With regard to the supposed hormonal role of strigolactones in primitive plants, Delaux et al. indeed show that the synthetic strigolactone GR24 stimulates rhizoid growth not only in the moss P. patens and the liverwort Marchantia sp., but also in the Charales species C. corallina (Fig. 1). Since hormones need to be perceived, it is perhaps not surprising that specifically in the Charales the first sign of the conservation of the putative strigolactone downstream signalling gene D14-like is observed. Strikingly, D14 is only found to be highly conserved later during evolution in Gymnosperms and Angiosperms.

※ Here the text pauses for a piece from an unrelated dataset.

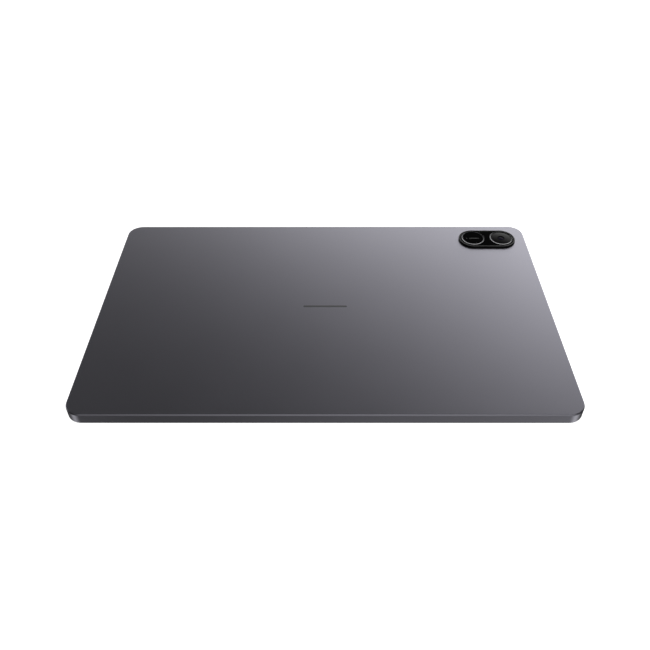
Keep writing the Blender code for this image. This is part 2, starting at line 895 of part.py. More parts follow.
def screw(name, spot):
    """Flat-headed screw, head down, with a socket in its head."""

    def at(radius):
        return circle(radius, 10, spot)

    seat = BOARD_Z0 - 0.05 * MM
    loft(
        name,
        [
            (at(0.5 * MM), seat - 0.25 * MM),
            (at(0.5 * MM), seat - 0.50 * MM),
            (at(1.1 * MM), seat - 0.50 * MM),
            (at(1.3 * MM), seat - 0.35 * MM),
            (at(1.3 * MM), seat),
            (at(0.7 * MM), seat),
            (at(0.7 * MM), CAVITY_TOP),
        ],
        steel(),
    )


def board(name, outline, holes, connectors):
    """Circuit board with its soldered connectors, given as (centre, size) on its lower face."""
    made = prism(name, outline, BOARD_Z0, BOARD_Z1, board_green())
    sockets = [
        block(
            f"{name}_connector_{k}",
            (x - length / 2, y - width / 2, BOARD_Z0 - CONNECTOR_T),
            (x + length / 2, y + width / 2, BOARD_Z0 + 0.2 * MM),
            board_green(),
        )
        for k, ((x, y), (length, width)) in enumerate(connectors)
    ]
    join(made, *sockets)
    cut(
        made,
        *[
            prism(f"{name}_hole_{k}", circle(SCREW_HOLE_R, 12, spot), BOARD_Z0 - MM, BOARD_Z1 + MM, steel())
            for k, spot in enumerate(holes)
        ],
    )


def shield(name, low, high):
    """Sheet-metal can over the parts under the board, open on the board's side."""
    (x0, y0), (x1, y1) = low, high
    bottom, top, wall = 3.55 * MM, BOARD_Z0 - 0.05 * MM, 0.25 * MM
    can = block(name, (x0, y0, bottom), (x1, y1, top), steel())
    inside = block(
        f"{name}_inside",
        (x0 + wall, y0 + wall, bottom + wall),
        (x1 - wall, y1 - wall, top + 1 * MM),
        steel(),
    )
    cut(can, inside)


def boards():
    main_outline = [
        (66 * MM, -66 * MM),
        (114.5 * MM, -66 * MM),
        (114.5 * MM, -13 * MM),
        (129 * MM, -13 * MM),
        (129 * MM, 13 * MM),
        (114.5 * MM, 13 * MM),
        (114.5 * MM, 55 * MM),
        (84 * MM, 55 * MM),
        (84 * MM, 78.5 * MM),
        (66 * MM, 78.5 * MM),
    ]
    main_connectors = [
        ((69.5 * MM, MAIN_FLEX_Y), (5 * MM, MAIN_FLEX_WIDTH)),
        ((DISPLAY_FLEX_X, -62.5 * MM), (DISPLAY_FLEX_WIDTH, 3 * MM)),
        ((79.5 * MM, BUMP_Y), (4 * MM, 6 * MM)),
        ((73 * MM, CELL_WIDTH / 2 + 3.5 * MM), (5.5 * MM, 2.8 * MM)),
    ]
    board("main_board", main_outline, BOARD_SCREWS, main_connectors)
    shield("processor_shield", (75 * MM, 6 * MM), (106 * MM, 40 * MM))
    shield("radio_shield", (75 * MM, -22 * MM), (98 * MM, 3 * MM))
    shield("power_shield", (75 * MM, -50 * MM), (93 * MM, -25 * MM))
    chip("processor_chip", (80 * MM, 14 * MM), (94 * MM, 28 * MM))
    chip("storage_chip", (95.5 * MM, 12 * MM), (105 * MM, 25 * MM))
    block("heat_spreader", (76 * MM, 7 * MM, 3.1 * MM), (105 * MM, 39 * MM, 3.45 * MM), graphite())

    usb_outline = [
        (-129.5 * MM, -9 * MM),
        (-108 * MM, -16 * MM),
        (-108 * MM, 23 * MM),
        (-129.5 * MM, 23 * MM),
    ]
    board("usb_board", usb_outline, USB_SCREWS, [((-111.5 * MM, MAIN_FLEX_Y), (5 * MM, MAIN_FLEX_WIDTH))])
    for k, spot in enumerate(BOARD_SCREWS + USB_SCREWS, 1):
        screw(f"board_screw_{k}", spot)


def chip(name, low, high):
    block(name, (*low, 4.1 * MM), (*high, BOARD_Z0 - 0.05 * MM), chip_black())


def usb_port():
    """Receptacle: an oval drawn shell, and the tongue that carries the contacts."""
    mouth = -(LENGTH / 2 - 0.15 * MM)
    back = mouth + USB_DEPTH
    outer = stadium(USB_WIDTH + 2 * USB_SHELL_T, USB_HEIGHT + 2 * USB_SHELL_T, 6, (0.0, USB_Z))
    inner = stadium(USB_WIDTH, USB_HEIGHT, 6, (0.0, USB_Z))
    loft(
        "usb_shell",
        [(outer, back), (outer, mouth), (inner, mouth), (inner, back - 0.4 * MM)],
        steel(),
        axis="X",
    )
    tongue_end = back - 0.45 * MM
    tongue = prism(
        "usb_tongue",
        rounded_rect(6.69 * MM, 0.70 * MM, 0.2 * MM, 2, (0.0, USB_Z)),
        mouth + 1.1 * MM,
        tongue_end,
        chip_black(),
        axis="X",
    )
    root = prism(
        "usb_tongue_root",
        rounded_rect(7.4 * MM, 1.9 * MM, 0.3 * MM, 2, (0.0, USB_Z)),
        tongue_end - 1.5 * MM,
        tongue_end,
        chip_black(),
        axis="X",
    )
    join(tongue, root)


# ---------------------------------------------------------------- battery and cables


def cell(name, x):
    outline = rounded_rect(CELL_LENGTH, CELL_WIDTH, 2.5 * MM, 4, (x, 0.0))
    crown = rounded_rect(CELL_LENGTH - 1 * MM, CELL_WIDTH - 1 * MM, 2.0 * MM, 4, (x, 0.0))
    loft(
        name,
        [
            (crown, CELL_Z0),
            (outline, CELL_Z0 + 0.5 * MM),
            (outline, CELL_Z1 - 0.5 * MM),
            (crown, CELL_Z1),
        ],
        pouch(),
    )


def battery():
    half_pitch = (CELL_LENGTH + CELL_GAP) / 2
    cell("battery_cell_left", BATTERY_X - half_pitch)
    cell("battery_cell_right", BATTERY_X + half_pitch)
    edge = CELL_WIDTH / 2 + 0.5 * MM
    strip = block(
        "battery_protection_board",
        (BATTERY_X - 32 * MM, edge, 3.9 * MM),
        (BATTERY_X + 32 * MM, edge + 6 * MM, 4.9 * MM),
        board_green(),
    )
    lead = block(
        "battery_lead",
        (BATTERY_X + 30 * MM, edge + 1.5 * MM, flex_z() - FLEX_T),
        (76 * MM, edge + 4.5 * MM, flex_z() + FLEX_T / 2),
        board_green(),
    )
    join(strip, lead)


def s_bend(start, end, steps=6):
    """Points that leave one level line and settle on another without a kink."""
    (u0, v0), (u1, v1) = start, end
    points = []
    for step in range(steps + 1):
        t = step / steps
        points.append((u0 + (u1 - u0) * t, v0 + (v1 - v0) * (1 - cos(pi * t)) / 2))
    return points


def main_flex():
    """Ribbon from the USB board to the main board, over the cells."""
    low, high = flex_z(), CELL_Z1 + 0.22 * MM
    left, right = battery_end(-1), battery_end(1)
    line = [(-113.5 * MM, low)]
    line += s_bend((left - 3.7 * MM, low), (left - 0.4 * MM, high))
    line += s_bend((right + 2.6 * MM, high), (right + 7.3 * MM, low))
    line.append((71.5 * MM, low))
    prism(
        "main_flex",
        ribbon(line, FLEX_T),
        MAIN_FLEX_Y - MAIN_FLEX_WIDTH / 2,
        MAIN_FLEX_Y + MAIN_FLEX_WIDTH / 2,
        polyimide(),
        axis="Y",
    )


def display_flex():
    """Ribbon from the panel's edge round the backlight and up through the plate to the main board."""
    edge = -(SCREEN_WIDTH / 2 + PANEL_MARGIN) - 0.12 * MM
    level = 2.575 * MM
    line = [
        (edge, 0.95 * MM),
        (edge, level - 0.25 * MM),
        (edge + 0.07 * MM, level - 0.07 * MM),
        (edge + 0.25 * MM, level),
    ]
    line += s_bend((-68.0 * MM, level), (-64.2 * MM, flex_z()))
    line.append((-61.2 * MM, flex_z()))
    prism(
        "display_flex",
        ribbon(line, 0.12 * MM),
        DISPLAY_FLEX_X - DISPLAY_FLEX_WIDTH / 2,
        DISPLAY_FLEX_X + DISPLAY_FLEX_WIDTH / 2,
        polyimide(),
        axis="X",
    )


# ---------------------------------------------------------------- sound and radio


def speaker(name, y, sign):
    """Enclosed loudspeaker: a shallow box with its mouth towards the grille."""
    wall = LENGTH / 2 - SIDE_WALL
    x0, x1 = sorted((sign * (wall - 1.3 * MM), sign * (wall - 14.5 * MM)))
    case = prism(
        name,
        rounded_rect(x1 - x0, 24 * MM, 1.5 * MM, 3, ((x0 + x1) / 2, y)),
        3.15 * MM,
        5.85 * MM,
        black_plastic(),
    )
    n0, n1 = sorted((sign * (wall - 0.15 * MM), sign * (wall - 2.5 * MM)))
    nozzle = block(
        f"{name}_nozzle",
        (n0, y - 9.4 * MM, GRILLE_Z - 0.80 * MM),
        (n1, y + 9.4 * MM, GRILLE_Z + 0.80 * MM),
        black_plastic(),
    )
    join(case, nozzle)
    m0, m1 = sorted((sign * (wall + 0.5 * MM), sign * (wall - 1.6 * MM)))
    mouth = block(
        f"{name}_mouth",
        (m0, y - 8.8 * MM, GRILLE_Z - 0.50 * MM),
        (m1, y + 8.8 * MM, GRILLE_Z + 0.50 * MM),
        black_plastic(),
    )
    cut(case, mouth)


def acoustics():
    speaker("speaker_upper_right", SPEAKER_Y_RIGHT[0], 1)
    speaker("speaker_lower_right", SPEAKER_Y_RIGHT[1], 1)
    speaker("speaker_upper_left", SPEAKER_Y_LEFT[0], -1)
    speaker("speaker_lower_left", SPEAKER_Y_LEFT[1], -1)
    top = WIDTH / 2 - SIDE_WALL - 0.15 * MM
    block(
        "microphone_top",
        (MIC_TOP_X - 2 * MM, top - 1.2 * MM, 2.2 * MM),
        (MIC_TOP_X + 2 * MM, top, 5.0 * MM),
        steel(),
    )
    side = -(LENGTH / 2 - SIDE_WALL - 0.15 * MM)
    block(
        "microphone_side",
        (side, MIC_SIDE_Y - 2 * MM, 2.2 * MM),
        (side + 1.2 * MM, MIC_SIDE_Y + 2 * MM, 5.0 * MM),
        steel(),
    )


def antennas():
    """Moulded antenna carriers along the +Y wall and the cable of the far one."""
    for name, x in (("antenna_left", -90 * MM), ("antenna_right", 24 * MM)):
        block(name, (x - 18 * MM, 78.3 * MM, 2.2 * MM), (x + 18 * MM, 81.8 * MM, 5.6 * MM), black_plastic())
    y = 76.9 * MM
    route = [(-73 * MM, y), (66.5 * MM, y)]
    prism("antenna_cable", ribbon(route, 0.7 * MM), 4.2 * MM, 4.9 * MM, black_plastic())


def build():
    clear_scene()
    rear_housing()
    display()
    front_camera()
    rear_camera()
    power_switch_x = power_key()
    volume_switch_y = volume_rocker()
    side_key_flex(power_switch_x, volume_switch_y)
    tray_end = card_tray()
    card_socket(tray_end)
    ejector()
    boards()
    usb_port()
    battery()
    main_flex()
    display_flex()
    acoustics()
    antennas()


build()
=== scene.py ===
"""Looks of the tablet computer: fine outer pieces, materials, studio and camera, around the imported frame.

Everything is in metres in the row frame: +Z out of the metal back, X along the long side, camera plate in
the +X +Y corner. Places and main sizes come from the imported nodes' boxes, and finer sizes are named below.
"""

import json
from math import cos, hypot, pi, radians, sin

import bmesh
import bpy
from mathutils import Matrix, Vector


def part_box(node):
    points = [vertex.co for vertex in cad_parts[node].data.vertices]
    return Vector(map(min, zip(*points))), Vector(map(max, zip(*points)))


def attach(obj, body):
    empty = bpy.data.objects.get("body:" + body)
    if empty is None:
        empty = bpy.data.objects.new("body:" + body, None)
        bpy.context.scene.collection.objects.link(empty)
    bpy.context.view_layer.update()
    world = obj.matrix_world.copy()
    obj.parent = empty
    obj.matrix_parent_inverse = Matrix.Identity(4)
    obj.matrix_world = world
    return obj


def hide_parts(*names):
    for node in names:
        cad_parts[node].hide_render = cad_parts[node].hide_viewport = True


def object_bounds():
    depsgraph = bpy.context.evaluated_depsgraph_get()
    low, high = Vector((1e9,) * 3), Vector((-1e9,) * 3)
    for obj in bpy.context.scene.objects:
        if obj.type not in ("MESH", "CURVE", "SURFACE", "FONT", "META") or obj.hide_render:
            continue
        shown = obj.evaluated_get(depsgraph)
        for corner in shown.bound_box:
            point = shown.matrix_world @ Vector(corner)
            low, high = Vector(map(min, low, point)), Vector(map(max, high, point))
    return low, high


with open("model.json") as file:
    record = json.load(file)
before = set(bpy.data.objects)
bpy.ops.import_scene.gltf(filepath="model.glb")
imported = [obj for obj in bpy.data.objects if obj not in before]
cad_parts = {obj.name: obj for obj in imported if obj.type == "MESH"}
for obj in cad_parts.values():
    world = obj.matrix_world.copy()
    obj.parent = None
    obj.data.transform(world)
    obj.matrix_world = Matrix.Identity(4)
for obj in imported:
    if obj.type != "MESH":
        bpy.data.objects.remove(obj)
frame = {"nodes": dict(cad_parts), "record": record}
cad_low, cad_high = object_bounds()

MM = 0.001
ROOT = "tablet"

# ---------------------------------------------------------------- places read from the frame

BODY_LOW, BODY_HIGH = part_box("rear_housing")
HALF_X, HALF_Y = BODY_HIGH.x, BODY_HIGH.y
BACK_Z = BODY_HIGH.z
RIM_Z = BODY_LOW.z
RINGS = {name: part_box(f"lens_ring_{name}") for name in ("main", "second")}
GLASS_LOW, GLASS_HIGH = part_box("cover_glass")
GLASS_INSET = HALF_X - GLASS_HIGH.x
BEZEL_LOW, BEZEL_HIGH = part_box("bezel_frame")

# ---------------------------------------------------------------- dimensions of the finer shapes

RING_SEGMENTS = 96
SMALL_RING_SEGMENTS = 48
CORNER_STEPS = 28
SHARP_FROM = 35  # degrees between faces that keep a sharp edge

# Housing
CORNER_R = 9.0 * MM
CHAMFER_WIDE = 0.46 * MM
CHAMFER_TALL = 0.80 * MM
CHAMFER_SOFT = 0.10 * MM
LOWER_SOFT = 0.20 * MM
LIP = 0.62 * MM
WALL = 1.5 * MM
LEDGE_Z = 1.8 * MM
CAVITY_Z = BACK_Z - 0.8 * MM
HAIR = 0.02 * MM  # gap between pieces that nearly touch
CUT_DEEP = 2.4 * MM  # how far the wall cutters reach in
CUT_EDGE = 0.14 * MM  # depth of the small chamfer round each opening
BOSS_R, BOSS_HOLE_R = 1.9 * MM, 0.85 * MM
RIB_TALL, RIB_HALF_WIDE = 0.7 * MM, 0.5 * MM
MARK_LONG, MARK_WIDE = 26.0 * MM, 1.5 * MM
MARK_LOW, MARK_HIGH = 0.0012 * MM, 0.012 * MM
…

What could have been the evolutionary driving force for this morphological effect in these fresh water algae? It has been hypothesized that the Charophytes gradually shifted towards moist terrestrial habitats (Becker & Marin, 2009). This environmental change may have formed the selective pressure that led to rhizoid development, which provided anchorage and the possibility to take up water and nutrients. Finally, from a physiological viewpoint, stimulation of rhizoid elongation perfectly fits within the current known strigolactone effects such as stimulation of protonema expansion in moss (Proust et al., 2011), root hair elongation in angiosperms (Kapulnik et al., 2011) and induction of hyphal growth and branching in AM fungi (Besserer et al., 2006), and thus seems to bring plants and AM fungi closer together. However, if strigolactone signalling evolved first when plants started to colonize gradually drier habitats, strigolactone signalling in AM fungi must have evolved independently. It will be of major interest to see if this is indeed the case and what then are the differences and/or similarities between plants and AM fungi in strigolactone downstream signalling.